PolynomialQ[expr, var]
    gives True if expr is a polynomial in var, False otherwise.
PolynomialQ[expr, {v1, v2, ...}]
    gives True if expr is a polynomial in all of the vi simultaneously.
Checks that expr expands to a sum of products of non-negative integer
powers of the vars with var-free coefficients.

Examples

All examples below are verified against the current Mathilda build.
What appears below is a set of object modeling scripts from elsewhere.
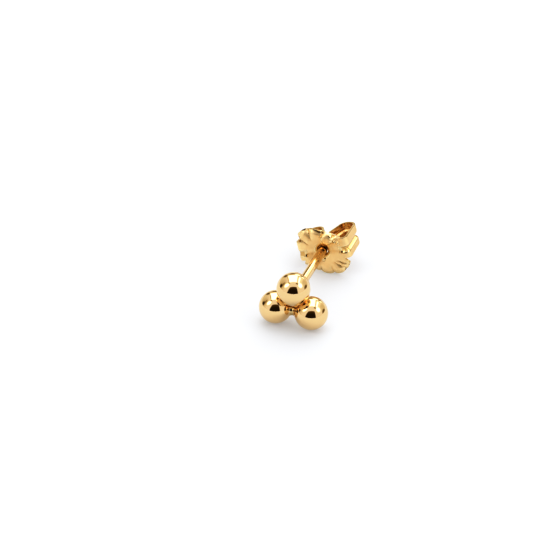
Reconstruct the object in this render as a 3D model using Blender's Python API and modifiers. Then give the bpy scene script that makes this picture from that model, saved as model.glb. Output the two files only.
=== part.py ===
"""A three-ball stud earring with its butterfly back, at its real size.

The stud is three balls soldered in a triangle, with a straight post on the back of the top ball.
The butterfly back is one stamped sheet: a fluted disc with a funnel and a collar round the post,
and two ears curled behind it, whose pressed grooves grip the post. The earring lies as it does
on a table: on its two lower balls and on the rim of the back.
"""

import math

import bmesh
import bpy
import numpy as np
from mathutils import Matrix, Vector

MM = 0.001

# Balls, in millimetres. The lower two stand apart, and the top one rests on both.
BALL_DIAMETER = 3.0
LOWER_BALL_SPACING = 3.3
TOP_BALL_FORWARD = 0.56
TOP_BALL_ASIDE = 0.08
SOLDER_BITE = 0.03
LOWER_NECK_DIAMETER = 1.1
TOP_NECK_DIAMETER = 0.8

# Post. Its axis is the Y axis of the stud, and Y is 0 at the lower balls' centres.
POST_DIAMETER = 0.85
POST_TIP = 11.8
POST_RISE = 1.49
POST_START = 0.0
POST_TIP_CHAMFER = 0.1

# Butterfly back: one sheet. Its X runs from ear to ear, and Y goes away from the balls.
BACK_PLACE = 8.85
BACK_TURN = math.radians(17)
SHEET = 0.22
POST_CLEARANCE = 0.06
DISC_HALF_LENGTH = 2.47
DISC_HALF_HEIGHT = 2.15
DISC_DROP = 0.03
DISC_ASIDE = 0.03
DISC_SKEW = 0.14
DISC_SQUARENESS = 2.4
FLUTE_DEPTH = 0.2
FLUTE_NOTCH = 0.16
FLUTE_START = 1.2
RIM_TURN_BACK = 0.2
RIM_TURN_WIDTH = 0.5
FUNNEL_RADIUS = 1.05
FUNNEL_DEPTH = 0.4
COLLAR_LENGTH = 0.3

# Swells of the disc's oval outline, made by hand: the angle and the half width in degrees,
# and the height as a share of DISC_HALF_HEIGHT.
SWELLS = (
    (116, 20, 0.09),
    (-88, 14, 0.05),
    (-60, 12, 0.055),
    (33, 8, 0.045),
)

# Shares of the free rim over which it leaves an ear's corner for the oval
UPPER_CORNER_RAMP = 0.13
LOWER_CORNER_RAMP = 0.05

# Creases between the puffed flutes, counter-clockwise above and below the ears: the angles at
# the rim and at the inner end, in degrees, and the shares of FLUTE_DEPTH and FLUTE_NOTCH.
UPPER_CREASES = (
    (45, 42, 0.7, 0.6),
    (74, 84, 0.9, 0.8),
    (112, 120, 1.0, 1.0),
)
LOWER_CREASES = (
    (-107, -104, 0.7, 0.6),
    (-75, -70, 0.9, 0.9),
    (-46, -50, 1.0, 1.0),
)
FLUTE_FULLNESS = 3.2

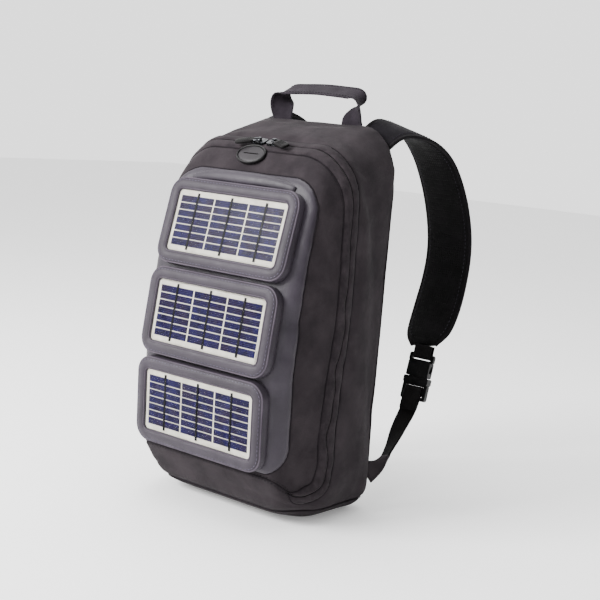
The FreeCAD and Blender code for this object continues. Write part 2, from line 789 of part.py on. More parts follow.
def zip_slider(side, sign):
    """Slider: top plate, two guides beside the coil, and the bridge that holds the pull."""
    slider = new_body(f"zipper_slider_{side}")
    pad(slider, body_sketch(slider, "XY_Plane", rectangle(19, 12, 4), 3.0), 1.6)
    for guide, depth in ((5.2, 2.0), (-5.2, 2.0)):
        pad(slider, body_sketch(slider, "XY_Plane", rectangle(15, 1.6, up=guide), 3.2 - depth),
            depth)
    pad(slider, body_sketch(slider, "XZ_Plane", rectangle(5.4, 4.6, 2, up=6.3)),
        2 * BRIDGE_HALF_WIDTH, symmetric=True)
    pocket(slider, body_sketch(slider, "XZ_Plane", rectangle(*PIN_HOLE, up=PIN_HEIGHT)))
    on_slope(slider, d.slider_middle + sign * d.slider_rest)


def zip_pull(side, sign):
    """Pull tab with a forked link and the pin through the slider's bridge."""
    pull = new_body(f"zipper_pull_{side}")
    gap = BRIDGE_HALF_WIDTH + 1.2
    arm = 1.4
    fork = rectangle(9.4, 2 * (gap + arm), across=3.5)
    pad(pull, body_sketch(pull, "XY_Plane", fork), 2.4, symmetric=True)
    slot = rectangle(6.5, 2 * gap, across=2.0)
    pocket(pull, body_sketch(pull, "XY_Plane", slot))
    pad(pull, circle_sketch(pull, "XZ_Plane", PIN_RADIUS), 2 * (gap + arm), symmetric=True)
    tab = rectangle(d.pull_length - 7, 12, 5, across=7 + (d.pull_length - 7) / 2)
    pad(pull, body_sketch(pull, "XY_Plane", tab), 3.2, symmetric=True)
    lie_on_slope(pull, sign)


def lie_on_slope(pull, sign):
    """Put a pull on its pin, turned to the front, pointing away from the bag's middle."""
    across = (d.slider_middle + sign * d.slider_rest).value
    tilt = FreeCAD.Rotation(vec(1, 0, 0), SLOPE.value)
    away = 0 if sign > 0 else 180
    turn = FreeCAD.Rotation(vec(0, 0, 1), away - sign * d.pull_turn.value)
    origin = vec(across, ZIP_TOP_Y, ZIP_TOP_Z.value)
    pull.Placement = FreeCAD.Placement(origin + tilt.multVec(vec(0, 0, PIN_HEIGHT)),
                                       tilt.multiply(turn))


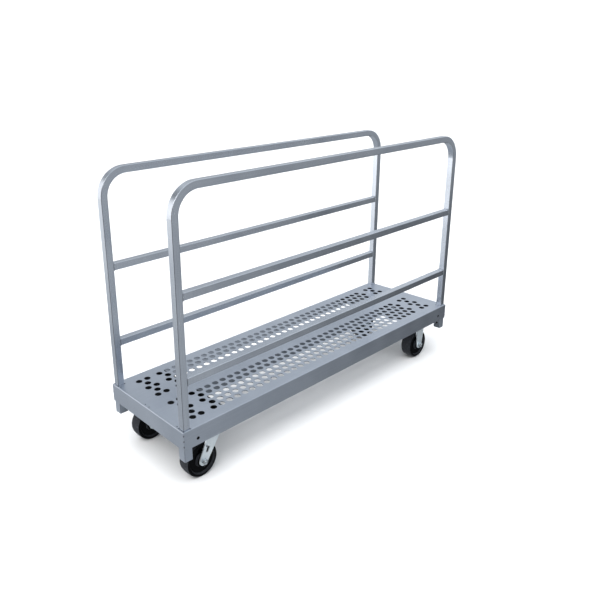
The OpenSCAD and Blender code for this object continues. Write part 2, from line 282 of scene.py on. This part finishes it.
def along_hoop(wire):
    """Fine across the tube and slow along it. Across is the root of the sum of two squares: how far the
    point lies past the bend's centre in X, and in Z, each at least nought."""
    _, x, y, z = object_point(wire)
    beyond_x = (x.size() - (POST_X - BEND)).above(0.0)
    beyond_z = (z - (TOP_Z - BEND)).above(0.0)
    across = wire.math("SQRT", beyond_x * beyond_x + beyond_z * beyond_z)
    return wire.joined(across * LINE, y * LINE, (x + z) * SLOW)


def round_axle(wire):
    """Rings round an axle that lies along Y, for turned and moulded pieces."""
    _, x, y, z = object_point(wire)
    return wire.joined(x * RING_SLOW, y * LINE, z * RING_SLOW)


# %% The metals
# Each line: the way the lines run, the dark and the light tone, the roughness and its swing, the lines'
# height in millimetres, how much the specks show, and how metallic it is. Zinc and black oxide are
# coats, so they are only partly metallic.
METALS = {
    "deck_aluminium": (along_x, (0.50, 0.545, 0.62), (0.64, 0.685, 0.76), (0.34, 0.10), 0.04, 0.25, 1.0),
    # under_deck_aluminium is the deck's aluminium in darker tones: painted shade for the stiffener under the
    # deck.
    "under_deck_aluminium": (along_x, (0.26, 0.29, 0.33), (0.38, 0.41, 0.46), (0.48, 0.12), 0.05, 0.3, 1.0),
    "socket_aluminium": (along_z, (0.52, 0.57, 0.65), (0.64, 0.69, 0.77), (0.40, 0.10), 0.04, 0.25, 1.0),
    "frame_aluminium": (along_hoop, (0.58, 0.62, 0.69), (0.74, 0.78, 0.84), (0.25, 0.08), 0.03, 0.15, 1.0),
    "zinc_plate": (along_z, (0.58, 0.68, 0.75), (0.95, 0.99, 1.0), (0.30, 0.14), 0.08, 0.55, 0.6),
    "zinc_bolt": (round_axle, (0.62, 0.68, 0.72), (0.86, 0.90, 0.92), (0.22, 0.08), 0.02, 0.3, 1.0),
    "bearing_steel": (round_axle, (0.46, 0.48, 0.50), (0.60, 0.62, 0.64), (0.25, 0.08), 0.02, 0.1, 1.0),
    "weld_bead": (along_y, (0.34, 0.37, 0.42), (0.60, 0.64, 0.70), (0.38, 0.12), 0.03, 0.5, 1.0),
    "burnt_weld": (along_z, (0.20, 0.22, 0.25), (0.36, 0.38, 0.43), (0.50, 0.12), 0.03, 0.4, 1.0),
    # On the caster channels dark_steel is painted shade: the deep shade under the deck, which the holes show
    # black. On the stop screws it is black oxide.
    "dark_steel": (along_x, (0.022, 0.023, 0.025), (0.055, 0.058, 0.062), (0.48, 0.12), 0.03, 0.2, 0.5),
}
FINISH = {name: finish_metal(name, *recipe) for name, recipe in METALS.items()}
print("metals:", len(FINISH))

# %% [markdown]
# ## Wheels
# The wheels are moulded in a hard glossy black. A moulding keeps its gloss but is never quite flat, so a
# slow ripple moves the reflections. The tread is a little greyer and rougher than the faces. Its grey is
# partly scuffs along its rolling line and partly a painted highlight.


# %% Wheel finish
RIPPLES_PER_M = 38.0
SCUFFS_PER_M = 120.0
GRIT_PER_M = 1300.0


def finish_wheel():
    """Black moulding: gloss where a surface faces sideways. Where it faces away from the axle the base is
    greyer, partly scuffs and partly a painted highlight.
    """
    made = bpy.data.materials.new("wheel_black")
    made.use_nodes = True
    wire = start_tree(made.node_tree)
    place, _, _, _ = object_point(wire)
    facing = wire.node("ShaderNodeSeparateXYZ", None, {0: wire.node("ShaderNodeNewGeometry")["Normal"]})
    face = facing[1].size().ramp(0.35, 0.8)
    slow = wire.noise(place, RIPPLES_PER_M, 3.0)
    grit = wire.noise(place, GRIT_PER_M, 3.0, 0.65)
    scuffs = wire.noise(place, SCUFFS_PER_M, 4.0, 0.7).ramp(0.5, 0.75)
    # The tread's grey share: a painted highlight wherever a surface faces away from the axle, with scuffs on
    # top.
    scuff_and_painted_highlight = (1.0 - face) * (scuffs * 0.6 + 0.4)
    base = scuff_and_painted_highlight.mix(colour(0.0015, 0.0018, 0.0022), colour(0.075, 0.080, 0.092))
    rough = face.ramp(0.0, 1.0, 0.34, 0.16) + slow * 0.10 + scuffs * 0.07
    normal = wire.node("ShaderNodeBump", None,
                       {"Strength": 0.4, "Distance": 0.2 * MM, "Height": slow + grit * 0.12})
    shader = wire.node("ShaderNodeBsdfPrincipled", None,
                       {"Base Color": base, "Roughness": rough, "Normal": normal, "Specular IOR Level": 0.05})
    wire.node("ShaderNodeOutputMaterial", None, {0: shader})
    return made


FINISH["wheel_black"] = finish_wheel()

# %% [markdown]
# ## Which solid wears which finish
# The record names a slot for each part of the truck. The solids are named so that their finish follows
# from the last words of the name.

# %% Dress the solids
# The stiffener wears under_deck_aluminium, whose darker tones are painted shade under the deck.
SLOT_OF = (("deck_pan", "deck_aluminium"), ("center_stiffener", "under_deck_aluminium"),
           # The caster channels wear dark_steel as painted shade under the deck.
           ("caster_channel", "dark_steel"), ("socket", "socket_aluminium"),
           ("stop_screws", "dark_steel"), ("frame_hoop", "frame_aluminium"), ("rail", "frame_aluminium"),
           ("_race", "bearing_steel"), ("balls", "bearing_steel"), ("bearing", "bearing_steel"),
           ("kingpin", "zinc_bolt"), ("axle", "zinc_bolt"), ("bolts", "zinc_bolt"), ("nuts", "zinc_bolt"),
           ("_plate", "zinc_plate"), ("fork", "zinc_plate"), ("wheel", "wheel_black"))


def slot_of(name):
    return next(slot for words, slot in SLOT_OF if words in name)


for name, solid in NODES.items():
    solid.data.materials.clear()
    solid.data.materials.append(FINISH[slot_of(name)])
print("dressed:", {slot: sum(slot_of(n) == slot for n in NODES) for slot in FINISH})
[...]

In[1]:= PolynomialQ[x^3 - 2x/y + 3x z, x]
Out[1]= True

In[2]:= PolynomialQ[x^3 - 2x/y + 3x z, y]
Out[2]= False

In[3]:= PolynomialQ[x^2 + a x y^2 - b Sin[c], {x, y}]
Out[3]= True

In[4]:= PolynomialQ[f[a] + f[a]^2, f[a]]
Out[4]= True

Implementation notes

Algorithm. builtin_polynomialq is a structural predicate. It normalises the second argument into a variable set (a single symbol or a List of symbols) and calls is_polynomial, which recurses over the expression tree: an expression is a polynomial in the given variables iff every node is one of the variables, a sub-expression free of all the variables (a degree-0 constant), a Plus/Times whose arguments are all polynomials, or a Power[base, k] with a non-negative integer exponent k and polynomial base. Anything else containing a variable in a non-polynomial position (e.g. Sin[x], 1/x, x^(1/2)) returns False. Returns the symbol True or False.

  • Protected.
  • Variables can be symbols or compound expressions.
  • Constants (expressions free of the specified variables) are polynomials of degree 0.
  • Power[base, exp] is a polynomial if exp is a non-negative integer and base is a polynomial.

Attributes: Protected.

Implementation status

Stable — documented, exercised by the test suite and/or worked examples, with no known limitations recorded.

References

Notes & additional examples

Worked examples

In[1]:= PolynomialQ[x^3 + 2 x + 1, x]
Out[1]= True
In[1]:= PolynomialQ[Sin[x] + x, x]
Out[1]= False
In[1]:= PolynomialQ[x^2 y + x y^2 + 1, {x, y}]
Out[1]= True
In[1]:= PolynomialQ[x^2 + y/x, x]
Out[1]= False

Notes

PolynomialQ[expr, var] tests whether expr is a polynomial in var — i.e. expands to a sum of products of non-negative integer powers of the variables with variable-free coefficients. Sin[x] + x fails because of the transcendental term, and x^2 + y/x fails because y/x = y x^(-1) carries a negative power of x. The multivariate form PolynomialQ[expr, {x, y}] requires polynomiality in all listed variables simultaneously. Note that the test is syntactic up to expansion and does not cancel rational expressions: a fraction such as (x^2 - 1)/(x - 1) is reported False even though it equals the polynomial x + 1.